Another miscalculation relates to methane. Animal agriculture produces
carbon dioxide, methane, nitrous oxide and black carbon. Methane is up to 80
times more potent a greenhouse gas than CO2, and nitrous oxide is up to 300
times more potent. Nitrous oxide also degrades the ozone layer. Yet these
gases have a much shorter lifespan than CO2, so reducing them would bring a
faster and more significant impact on global warming than by focusing on CO2
alone. Methane degrades into the less harmful CO2 after about 10-12 years,
but the IPCC uses a timeframe of 100 years in its calculations. The IPCC has
therefore badly underestimated the impact of methane and the global warming
damage it causes each year compared to CO2.
It doesn’t help that the FAO, the source of the IPCC’s data, has formed an
official partnership with the meat and dairy industry called the Livestock
Environmental Assessment and Performance (LEAP) Partnership.
Nevertheless, the latest IPCC report released on August 9th, 2021 does show
that scientists view reducing methane emissions as a necessary path of
action. This has often been missed out of summaries of the report.
Additionally, a leak from the next IPCC report, due out in March 2022, says
more about animal agriculture, and states that plant-based diets can reduce
greenhouse gas emissions by up to 50%.
However, greenhouse gas emissions are only one of the negative impacts of
animal agriculture. AA is also a main cause of deforestation,
desertification, habitat destruction, wildlife extinction, and ocean dead
zones… all of which act upon each other and on the climate in a vicious
cycle, contributing to the problem of global warming. These should all be
taken into account when calculating greenhouse gas emissions.
I strongly feel that the scientific community, government institutions,
businesses and news media must change their priorities, because
concentrating solely on eliminating fossil fuel usage while ignoring animal
agriculture will not be enough to halt global warming.
I myself am mainly addressing the Catholic Church and her institutions and
organisations, in the hope that she will lead the world in the right
direction. I have been campaigning for the Church to raise the status of the
environment and of animals for decades, and getting absolutely nowhere until
the Laudato Si Encyclical arrived. But animal agriculture and animal
suffering are still low on her agenda. The Catholic Church and Catholic
initiatives like Cafod and to a certain extent the Laudato Si Movement
(previously Global Catholic Climate Movement) tend to ignore animal
agriculture. Regarding divestment, they concentrate on calling for
divestment from fossil fuels, but divestment from animal agriculture is
essential, at least as important as divestment from fossil fuels. In fact,
listening to the Encyclical Laudato Si’s message about an integrated
approach, we should be calling for divestment from all unethical
investments: those which are environmentally damaging, cruel (exploiting
animals), harmful (tobacco, alcohol), enslaving of humans, financing the
arms trade and so on.
We don’t have to wait for governments to act. As individuals we can choose
to give up or eat less meat, dairy and fish – every meal counts.

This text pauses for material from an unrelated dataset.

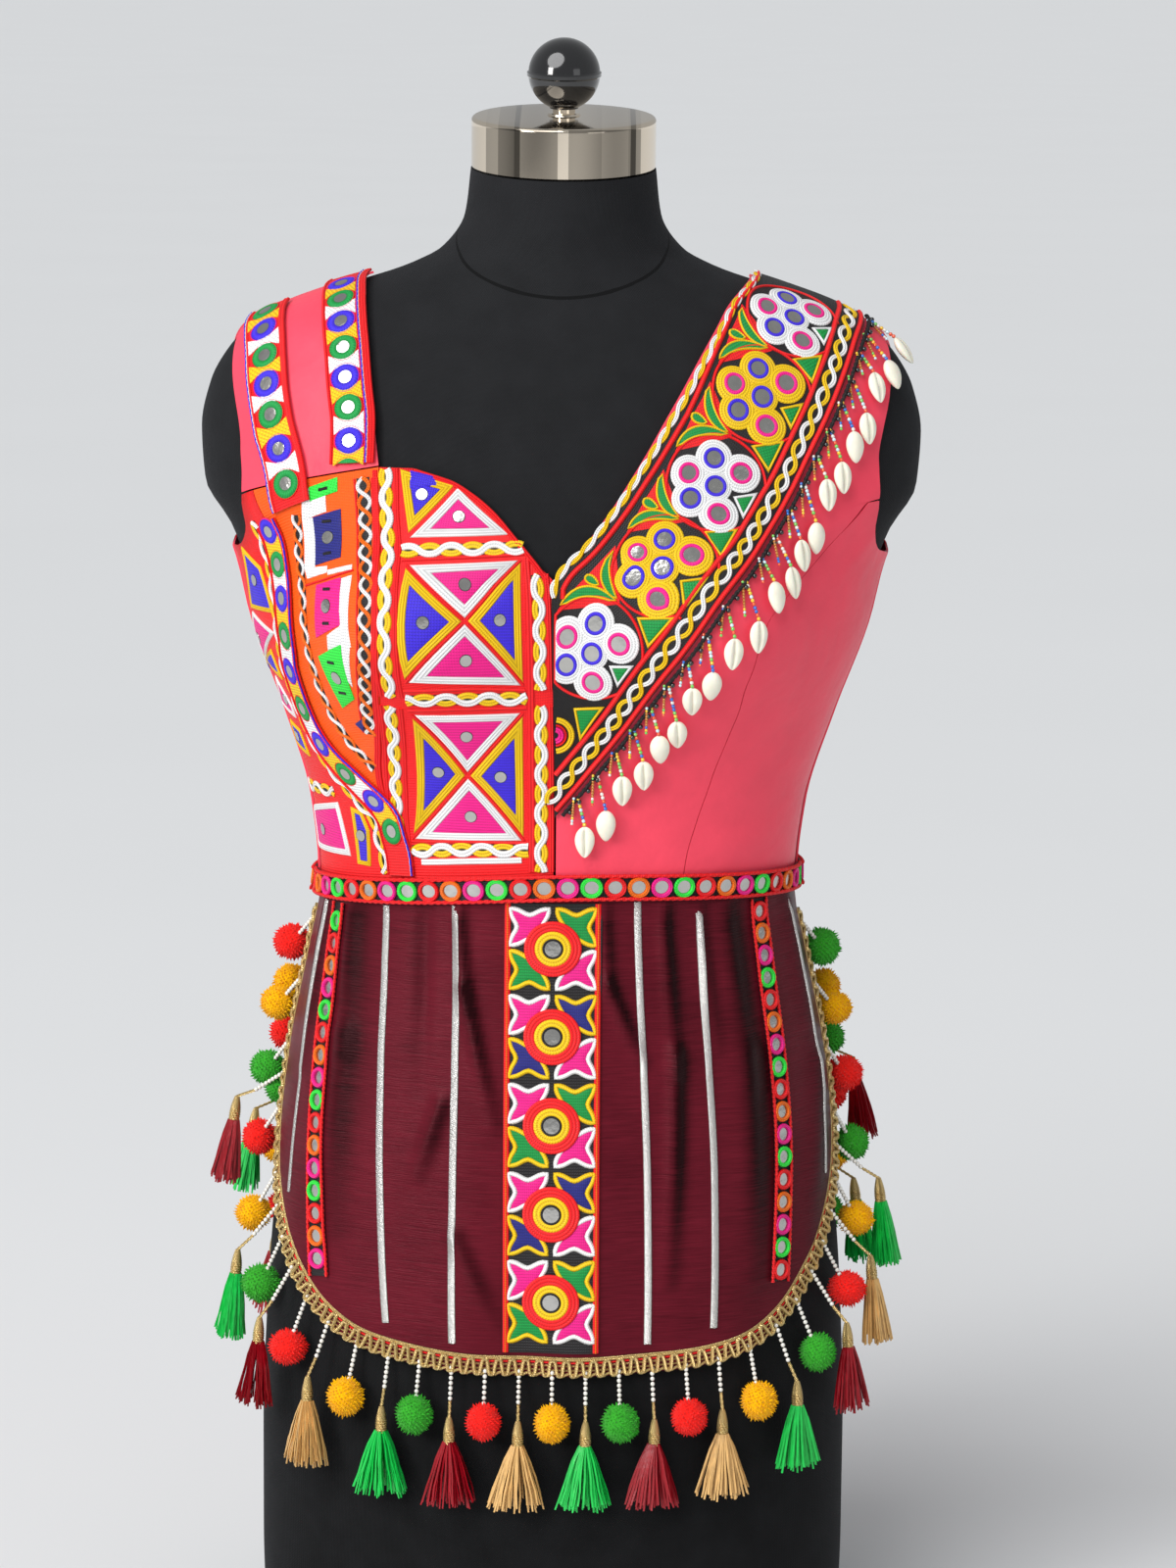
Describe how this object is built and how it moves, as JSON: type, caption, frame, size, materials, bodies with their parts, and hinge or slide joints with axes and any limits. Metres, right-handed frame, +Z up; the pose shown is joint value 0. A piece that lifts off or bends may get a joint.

It is now
easier to find non-meat options because supermarkets have recently increased
their range of plant-based options, and have even started placing them next
to the meat to make it easier for the consumer in their moment of choice.
When we go to the supermarket, we can either choose to increase climate
change, or choose to be part of the solution.
We are reaching tipping points where the effects of climate change become
irreversible. To heal the planet, we have to end animal agriculture,
including meat, dairy and fish farming and trawling. We have to transition
to organic, arable farming, incorporating permaculture and wherever possible
forest gardening. We can make a significant decrease in global warming if we
immediately transition away from AA, starting the process of methane
reduction and knock-on effects of reducing land, water and air pollution,
habitat destruction, deforestation, desertification, loss of biodiversity
and ocean death. That’s the good news in a miserably sad state of affairs.